Later, according to the Journal, one ranch owner sold 367 acres for $14 million and the land was subdivided into ranchettes. Other ranch owners began to deal with The Nature Conservancy to convey conservation easements.
The plan to create tax incentives to expand federal government acquisition of land and conservation easements extends back into the first summer of the Bush Administration. In June 2001, The Wall Street Journal reported that Senator Charles Grassley, an Iowa Republican, and Senate Finance Committee Chairman Max Baucus, a Montana Democrat, jointly supported the fifty percent tax break. Sen. Grassley reportedly said , "To my mind, tax incentives may be the next wave of success in the land-conservation movement."
As the proposal and similar bills moved along, bipartisan teamwork led to a roster of five Republicans and two Democrats representing districts from Georgia to the State of Washington who were scheduled to testify on April 29. They were joined by Pam Olsen, Acting Assistant Secretary for Tax Policy of the U.S. Treasury.

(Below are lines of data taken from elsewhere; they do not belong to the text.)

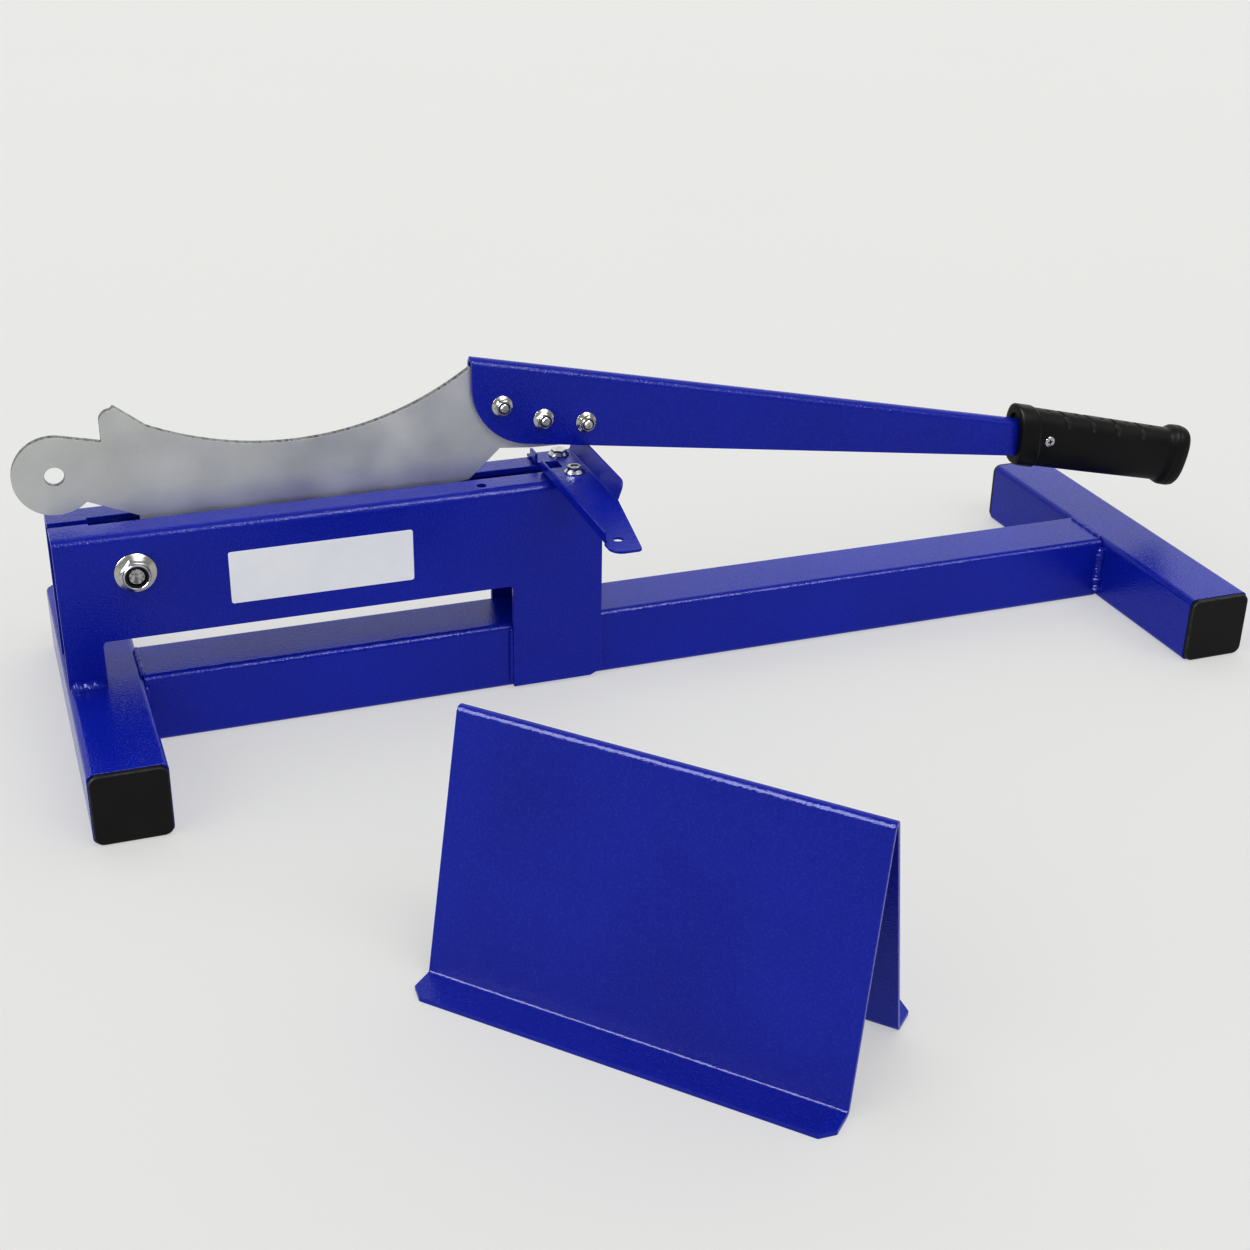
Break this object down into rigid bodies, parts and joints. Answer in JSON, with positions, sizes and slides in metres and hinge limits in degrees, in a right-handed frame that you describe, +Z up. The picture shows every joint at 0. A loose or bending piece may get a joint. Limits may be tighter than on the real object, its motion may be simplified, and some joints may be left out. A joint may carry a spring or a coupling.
{
  "type": "laminate cutter",
  "caption": "Guillotine cutter for laminate boards: a hinged knife on a long lever with a grip, a slotted deck on a square-tube base, a fence and a loose folded stand.",
  "frame": {"origin": "middle of the beam's underside, on the floor, under the plane that the knife swings in", "axes": "+X along the base from the pivot end to the grip, +Y away from the fence's free end, +Z up"},
  "size_m": [0.719, 0.543, 0.195],
  "materials": {
    "blue_paint": "deep blue powder coat with a fine orange-peel grain, half gloss",
    "zinc_plate": "dull zinc-grey steel plate with soft mottling and a bright sheared edge",
    "bright_zinc": "bright zinc plating, slightly yellow in the shade",
    "black_plastic": "black moulded plastic, matt",
    "black_grip": "black moulded grip, satin, with shallow slanted grooves on top",
    "white_label": "plain white adhesive film, blank"
  },
  "bodies": {
    "base": {"base_beam": "blue_paint", "left_foot": "blue_paint", "right_foot": "blue_paint", "left_foot_front_cap": "black_plastic", "left_foot_back_cap": "black_plastic", "right_foot_front_cap": "black_plastic", "right_foot_back_cap": "black_plastic", "housing": "blue_paint", "label": "white_label", "pivot_bolt": "bright_zinc", "pivot_nut": "bright_zinc", "pivot_washer": "bright_zinc", "pivot_spacer_front": "zinc_plate", "pivot_spacer_back": "zinc_plate", "fence": "blue_paint", "fence_bolt_front": "bright_zinc", "fence_bolt_back": "bright_zinc", "fence_nut_front": "bright_zinc", "fence_nut_back": "bright_zinc"},
    "knife_and_lever": {"knife": "zinc_plate", "lever_arm": "blue_paint", "lever_bolt_1": "bright_zinc", "lever_bolt_2": "bright_zinc", "lever_bolt_3": "bright_zinc", "lever_nut_1": "bright_zinc", "lever_nut_2": "bright_zinc", "lever_nut_3": "bright_zinc", "grip": "black_grip", "grip_screw": "bright_zinc"},
    "stand": {"support_stand": "blue_paint"}
  },
  "joints": [
    {"name": "knife_hinge", "type": "hinge", "parent": "base", "child": "knife_and_lever", "pos_m": [-0.2983, 0, 0.1036], "axis": [0, -1, 0], "range_deg": [0, 85]},
    {"name": "stand_slide", "type": "slide", "parent": "base", "child": "stand", "axis": [0, 1, 0], "range_m": [-0.15, 0.08]}
  ]
}
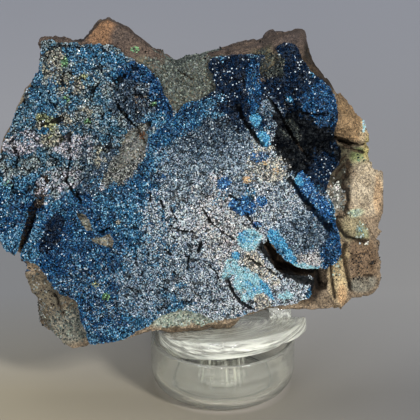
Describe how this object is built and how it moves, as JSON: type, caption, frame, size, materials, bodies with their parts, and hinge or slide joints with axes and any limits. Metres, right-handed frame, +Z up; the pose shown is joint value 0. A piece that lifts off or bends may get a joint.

Jim DeCosmo, Vice President, Forest, Temple Inland Forest Products Corporation, Diboll, Texas, was scheduled to testify on behalf of the American Forest and Paper Association.
Land Trusts were well represented. In addition to the president of The Nature Conservancy, the president of the Land Trust Alliance, Rand Wentworth, and top officials of regional land trusts testified.
The House Subcommittee is chaired by Rep. Nancy Johnson, a Connecticut Republican. Sen. Baucus's companion bill, S. 701, was already the subject of a hearing before the Senate Finance Committee.
The Bush Administration, meanwhile, has dropped its vision of repealing the estate tax, in spite of the research showing the harm that the tax does to free enterprise and the economy. This is a profound example of the problem we face, governed by people who do not make decisions on the basis of principle, including the foundational concept of private property that is the hallmark of our freedom.